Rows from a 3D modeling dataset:

___

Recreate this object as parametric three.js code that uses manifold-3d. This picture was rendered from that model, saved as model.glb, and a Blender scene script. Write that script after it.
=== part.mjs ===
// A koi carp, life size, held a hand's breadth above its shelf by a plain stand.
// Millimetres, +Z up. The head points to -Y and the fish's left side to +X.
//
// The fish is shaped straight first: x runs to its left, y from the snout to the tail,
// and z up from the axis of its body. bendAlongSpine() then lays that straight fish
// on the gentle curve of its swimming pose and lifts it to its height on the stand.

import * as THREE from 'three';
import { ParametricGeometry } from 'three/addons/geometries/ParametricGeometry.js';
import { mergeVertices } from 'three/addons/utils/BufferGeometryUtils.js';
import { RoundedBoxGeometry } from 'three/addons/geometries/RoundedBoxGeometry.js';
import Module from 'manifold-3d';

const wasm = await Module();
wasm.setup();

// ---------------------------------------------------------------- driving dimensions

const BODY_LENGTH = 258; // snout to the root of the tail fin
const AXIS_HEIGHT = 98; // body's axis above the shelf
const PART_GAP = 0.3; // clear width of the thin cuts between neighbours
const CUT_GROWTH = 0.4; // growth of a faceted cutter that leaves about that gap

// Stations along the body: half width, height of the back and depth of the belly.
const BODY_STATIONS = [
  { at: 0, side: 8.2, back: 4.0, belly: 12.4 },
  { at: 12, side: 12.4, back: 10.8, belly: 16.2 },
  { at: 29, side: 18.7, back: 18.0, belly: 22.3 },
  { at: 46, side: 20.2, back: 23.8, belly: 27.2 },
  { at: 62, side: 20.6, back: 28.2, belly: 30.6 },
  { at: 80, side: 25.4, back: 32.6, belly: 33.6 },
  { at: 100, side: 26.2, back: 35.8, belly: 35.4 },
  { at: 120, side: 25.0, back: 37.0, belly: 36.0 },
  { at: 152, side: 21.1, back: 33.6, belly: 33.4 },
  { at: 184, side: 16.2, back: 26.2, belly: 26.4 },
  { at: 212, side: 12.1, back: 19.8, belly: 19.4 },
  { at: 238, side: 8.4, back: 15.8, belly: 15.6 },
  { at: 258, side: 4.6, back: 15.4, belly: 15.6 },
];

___

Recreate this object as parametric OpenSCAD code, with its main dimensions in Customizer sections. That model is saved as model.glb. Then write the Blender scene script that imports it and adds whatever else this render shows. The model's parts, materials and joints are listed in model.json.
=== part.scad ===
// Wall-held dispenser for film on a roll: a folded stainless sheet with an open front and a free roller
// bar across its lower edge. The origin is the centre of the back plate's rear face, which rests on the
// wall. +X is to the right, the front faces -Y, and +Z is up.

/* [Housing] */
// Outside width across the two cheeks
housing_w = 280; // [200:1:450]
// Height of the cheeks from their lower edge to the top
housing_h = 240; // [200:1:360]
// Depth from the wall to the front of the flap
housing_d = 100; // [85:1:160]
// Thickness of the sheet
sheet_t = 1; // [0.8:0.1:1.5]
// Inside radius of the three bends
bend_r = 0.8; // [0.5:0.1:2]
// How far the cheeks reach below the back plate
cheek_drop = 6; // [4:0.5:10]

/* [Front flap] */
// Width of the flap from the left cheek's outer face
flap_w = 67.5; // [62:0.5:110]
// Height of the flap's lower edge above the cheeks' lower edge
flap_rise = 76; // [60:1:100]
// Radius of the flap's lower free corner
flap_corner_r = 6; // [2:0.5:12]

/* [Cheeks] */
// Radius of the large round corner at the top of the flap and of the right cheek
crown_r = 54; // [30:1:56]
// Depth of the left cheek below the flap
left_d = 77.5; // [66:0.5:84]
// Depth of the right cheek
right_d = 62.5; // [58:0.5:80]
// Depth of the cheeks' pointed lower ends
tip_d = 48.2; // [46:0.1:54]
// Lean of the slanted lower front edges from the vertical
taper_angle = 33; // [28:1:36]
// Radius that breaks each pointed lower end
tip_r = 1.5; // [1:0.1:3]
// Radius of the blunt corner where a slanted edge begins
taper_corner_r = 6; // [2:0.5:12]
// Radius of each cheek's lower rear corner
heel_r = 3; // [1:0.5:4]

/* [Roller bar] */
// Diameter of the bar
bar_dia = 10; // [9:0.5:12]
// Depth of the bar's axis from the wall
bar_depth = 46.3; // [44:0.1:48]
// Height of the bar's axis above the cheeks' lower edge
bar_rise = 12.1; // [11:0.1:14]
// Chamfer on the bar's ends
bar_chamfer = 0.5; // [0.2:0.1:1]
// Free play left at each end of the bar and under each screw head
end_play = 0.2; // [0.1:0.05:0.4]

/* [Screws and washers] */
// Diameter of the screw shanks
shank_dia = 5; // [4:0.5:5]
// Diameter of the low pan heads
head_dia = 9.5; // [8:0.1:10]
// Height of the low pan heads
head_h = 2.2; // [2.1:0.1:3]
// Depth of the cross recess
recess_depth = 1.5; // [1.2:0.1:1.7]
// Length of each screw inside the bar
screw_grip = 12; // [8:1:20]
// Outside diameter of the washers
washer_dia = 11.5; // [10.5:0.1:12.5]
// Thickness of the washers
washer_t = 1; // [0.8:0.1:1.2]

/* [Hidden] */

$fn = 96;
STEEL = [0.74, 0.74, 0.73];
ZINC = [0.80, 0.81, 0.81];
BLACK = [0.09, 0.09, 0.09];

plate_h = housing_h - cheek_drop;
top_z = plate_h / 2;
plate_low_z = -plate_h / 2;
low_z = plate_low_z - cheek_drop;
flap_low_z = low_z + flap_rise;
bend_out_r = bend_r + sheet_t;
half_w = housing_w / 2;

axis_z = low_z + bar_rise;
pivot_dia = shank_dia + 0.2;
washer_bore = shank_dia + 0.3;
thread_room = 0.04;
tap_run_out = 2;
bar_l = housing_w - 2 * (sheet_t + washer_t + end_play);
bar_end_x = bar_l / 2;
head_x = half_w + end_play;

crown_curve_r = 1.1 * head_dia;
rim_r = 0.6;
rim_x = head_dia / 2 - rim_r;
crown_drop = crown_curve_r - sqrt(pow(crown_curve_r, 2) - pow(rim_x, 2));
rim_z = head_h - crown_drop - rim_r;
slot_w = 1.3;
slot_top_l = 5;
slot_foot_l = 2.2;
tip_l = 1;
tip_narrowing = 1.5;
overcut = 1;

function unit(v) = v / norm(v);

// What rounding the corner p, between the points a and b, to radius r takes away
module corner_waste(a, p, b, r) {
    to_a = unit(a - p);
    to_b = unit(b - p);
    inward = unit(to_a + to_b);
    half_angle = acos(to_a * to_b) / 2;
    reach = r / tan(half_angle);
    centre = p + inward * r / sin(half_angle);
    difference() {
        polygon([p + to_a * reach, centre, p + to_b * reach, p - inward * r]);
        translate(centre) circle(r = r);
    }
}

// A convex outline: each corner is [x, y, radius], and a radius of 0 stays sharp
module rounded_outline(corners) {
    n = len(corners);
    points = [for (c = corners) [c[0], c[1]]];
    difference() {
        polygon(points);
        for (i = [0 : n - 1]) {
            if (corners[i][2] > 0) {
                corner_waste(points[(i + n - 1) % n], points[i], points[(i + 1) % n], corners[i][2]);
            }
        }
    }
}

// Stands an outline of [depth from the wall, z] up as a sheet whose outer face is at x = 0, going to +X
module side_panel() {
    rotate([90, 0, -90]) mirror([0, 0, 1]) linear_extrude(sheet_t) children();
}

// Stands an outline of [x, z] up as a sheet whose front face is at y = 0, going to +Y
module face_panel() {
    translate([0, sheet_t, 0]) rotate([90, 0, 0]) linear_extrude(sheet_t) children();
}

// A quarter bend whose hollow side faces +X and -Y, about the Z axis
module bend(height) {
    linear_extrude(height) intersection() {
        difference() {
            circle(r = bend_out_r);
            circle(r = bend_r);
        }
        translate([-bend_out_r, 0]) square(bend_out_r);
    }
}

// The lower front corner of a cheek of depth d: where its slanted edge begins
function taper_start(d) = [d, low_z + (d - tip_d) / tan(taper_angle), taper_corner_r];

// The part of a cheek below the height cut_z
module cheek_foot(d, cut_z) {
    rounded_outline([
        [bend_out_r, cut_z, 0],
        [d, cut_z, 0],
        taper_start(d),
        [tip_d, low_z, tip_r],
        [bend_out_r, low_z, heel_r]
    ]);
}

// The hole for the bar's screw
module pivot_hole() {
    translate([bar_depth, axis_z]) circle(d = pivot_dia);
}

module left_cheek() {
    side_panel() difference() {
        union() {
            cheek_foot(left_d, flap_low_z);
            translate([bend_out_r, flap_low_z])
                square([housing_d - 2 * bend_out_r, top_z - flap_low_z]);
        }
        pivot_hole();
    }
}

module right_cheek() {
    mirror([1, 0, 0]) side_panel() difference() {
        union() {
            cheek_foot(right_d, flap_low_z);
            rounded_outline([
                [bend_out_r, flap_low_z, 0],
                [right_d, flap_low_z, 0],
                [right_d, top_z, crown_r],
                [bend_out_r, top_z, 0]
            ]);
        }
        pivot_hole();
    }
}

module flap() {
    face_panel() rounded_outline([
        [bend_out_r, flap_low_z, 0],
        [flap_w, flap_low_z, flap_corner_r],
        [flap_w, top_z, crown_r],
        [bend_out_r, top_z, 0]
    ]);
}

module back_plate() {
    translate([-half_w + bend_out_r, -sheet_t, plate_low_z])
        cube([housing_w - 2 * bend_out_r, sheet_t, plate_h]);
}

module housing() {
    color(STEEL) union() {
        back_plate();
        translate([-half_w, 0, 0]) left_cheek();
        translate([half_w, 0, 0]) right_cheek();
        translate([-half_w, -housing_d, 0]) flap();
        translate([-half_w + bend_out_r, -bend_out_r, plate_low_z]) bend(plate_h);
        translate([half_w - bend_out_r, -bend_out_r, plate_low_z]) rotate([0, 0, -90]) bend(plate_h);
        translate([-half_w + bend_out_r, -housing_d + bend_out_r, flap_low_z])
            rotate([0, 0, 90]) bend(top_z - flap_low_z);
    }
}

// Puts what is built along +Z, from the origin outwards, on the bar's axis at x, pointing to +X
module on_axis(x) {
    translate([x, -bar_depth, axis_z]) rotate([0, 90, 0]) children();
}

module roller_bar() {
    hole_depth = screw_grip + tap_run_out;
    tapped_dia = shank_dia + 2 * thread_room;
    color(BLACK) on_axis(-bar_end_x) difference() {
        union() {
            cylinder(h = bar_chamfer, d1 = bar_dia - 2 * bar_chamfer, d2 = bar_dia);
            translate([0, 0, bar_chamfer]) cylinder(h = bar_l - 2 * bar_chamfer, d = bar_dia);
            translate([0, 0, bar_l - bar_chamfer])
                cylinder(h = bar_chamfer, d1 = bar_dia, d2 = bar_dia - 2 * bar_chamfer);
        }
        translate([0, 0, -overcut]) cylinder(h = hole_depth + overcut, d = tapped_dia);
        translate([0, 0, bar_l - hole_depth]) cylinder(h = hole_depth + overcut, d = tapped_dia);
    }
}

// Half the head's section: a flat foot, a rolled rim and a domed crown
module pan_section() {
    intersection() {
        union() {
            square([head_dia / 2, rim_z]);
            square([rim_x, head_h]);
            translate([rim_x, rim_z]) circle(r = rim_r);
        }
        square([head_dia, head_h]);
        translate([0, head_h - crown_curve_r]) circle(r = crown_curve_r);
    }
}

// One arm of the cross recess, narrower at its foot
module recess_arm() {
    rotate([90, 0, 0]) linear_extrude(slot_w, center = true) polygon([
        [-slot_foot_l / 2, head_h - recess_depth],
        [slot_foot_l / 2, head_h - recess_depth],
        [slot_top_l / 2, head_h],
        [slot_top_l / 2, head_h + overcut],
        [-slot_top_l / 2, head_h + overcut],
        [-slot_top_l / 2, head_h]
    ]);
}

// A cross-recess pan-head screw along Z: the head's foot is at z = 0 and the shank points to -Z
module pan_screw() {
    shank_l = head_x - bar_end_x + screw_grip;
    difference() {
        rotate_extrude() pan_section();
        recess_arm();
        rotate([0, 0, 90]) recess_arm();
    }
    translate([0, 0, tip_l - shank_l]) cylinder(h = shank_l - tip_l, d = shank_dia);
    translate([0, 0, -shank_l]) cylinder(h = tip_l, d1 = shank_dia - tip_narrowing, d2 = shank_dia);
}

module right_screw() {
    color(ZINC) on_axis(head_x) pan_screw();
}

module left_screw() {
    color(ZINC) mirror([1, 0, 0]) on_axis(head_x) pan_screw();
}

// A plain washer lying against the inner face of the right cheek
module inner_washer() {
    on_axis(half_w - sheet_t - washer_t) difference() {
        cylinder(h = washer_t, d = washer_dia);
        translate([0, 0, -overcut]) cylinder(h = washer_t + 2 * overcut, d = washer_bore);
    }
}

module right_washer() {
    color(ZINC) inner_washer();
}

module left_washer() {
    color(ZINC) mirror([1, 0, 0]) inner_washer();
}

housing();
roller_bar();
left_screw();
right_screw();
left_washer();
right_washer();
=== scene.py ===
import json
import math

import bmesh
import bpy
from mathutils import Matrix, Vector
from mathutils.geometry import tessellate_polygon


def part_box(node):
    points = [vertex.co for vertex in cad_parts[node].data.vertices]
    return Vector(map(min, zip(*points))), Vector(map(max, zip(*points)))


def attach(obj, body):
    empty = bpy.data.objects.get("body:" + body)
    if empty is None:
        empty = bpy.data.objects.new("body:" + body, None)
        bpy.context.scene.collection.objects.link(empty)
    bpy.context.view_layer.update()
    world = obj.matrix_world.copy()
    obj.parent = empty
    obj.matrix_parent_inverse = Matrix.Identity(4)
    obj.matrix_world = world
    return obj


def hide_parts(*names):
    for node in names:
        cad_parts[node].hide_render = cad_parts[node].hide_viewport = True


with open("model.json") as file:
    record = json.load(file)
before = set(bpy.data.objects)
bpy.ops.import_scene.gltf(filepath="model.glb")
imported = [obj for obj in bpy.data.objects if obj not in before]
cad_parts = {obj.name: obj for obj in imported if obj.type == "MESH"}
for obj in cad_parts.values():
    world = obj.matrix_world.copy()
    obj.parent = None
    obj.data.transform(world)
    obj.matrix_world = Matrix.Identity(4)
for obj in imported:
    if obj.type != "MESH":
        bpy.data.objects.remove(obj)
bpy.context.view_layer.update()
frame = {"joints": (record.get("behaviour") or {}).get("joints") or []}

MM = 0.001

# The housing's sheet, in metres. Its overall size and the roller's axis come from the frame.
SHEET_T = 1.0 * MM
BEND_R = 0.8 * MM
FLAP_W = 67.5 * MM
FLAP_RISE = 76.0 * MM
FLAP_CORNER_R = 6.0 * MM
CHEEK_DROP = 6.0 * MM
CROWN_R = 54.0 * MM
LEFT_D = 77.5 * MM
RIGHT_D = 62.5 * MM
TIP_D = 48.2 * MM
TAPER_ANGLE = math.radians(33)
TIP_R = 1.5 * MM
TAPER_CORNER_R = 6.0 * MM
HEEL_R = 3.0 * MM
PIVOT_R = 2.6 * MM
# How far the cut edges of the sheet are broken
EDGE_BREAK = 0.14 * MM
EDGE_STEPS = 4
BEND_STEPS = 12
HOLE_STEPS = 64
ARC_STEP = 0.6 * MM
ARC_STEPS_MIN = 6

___

#### WHAT YOU NEED TO DO
Starting with the line that contains "face of the right cheek", repeat each line exactly, and stop once the line that contains "if empty is" has been repeated.

#### EXPECTED ANSWER
// A plain washer lying against the inner face of the right cheek
module inner_washer() {
    on_axis(half_w - sheet_t - washer_t) difference() {
        cylinder(h = washer_t, d = washer_dia);
        translate([0, 0, -overcut]) cylinder(h = washer_t + 2 * overcut, d = washer_bore);
    }
}

module right_washer() {
    color(ZINC) inner_washer();
}

module left_washer() {
    color(ZINC) mirror([1, 0, 0]) inner_washer();
}

housing();
roller_bar();
left_screw();
right_screw();
left_washer();
right_washer();
=== scene.py ===
import json
import math

import bmesh
import bpy
from mathutils import Matrix, Vector
from mathutils.geometry import tessellate_polygon


def part_box(node):
    points = [vertex.co for vertex in cad_parts[node].data.vertices]
    return Vector(map(min, zip(*points))), Vector(map(max, zip(*points)))


def attach(obj, body):
    empty = bpy.data.objects.get("body:" + body)
    if empty is None:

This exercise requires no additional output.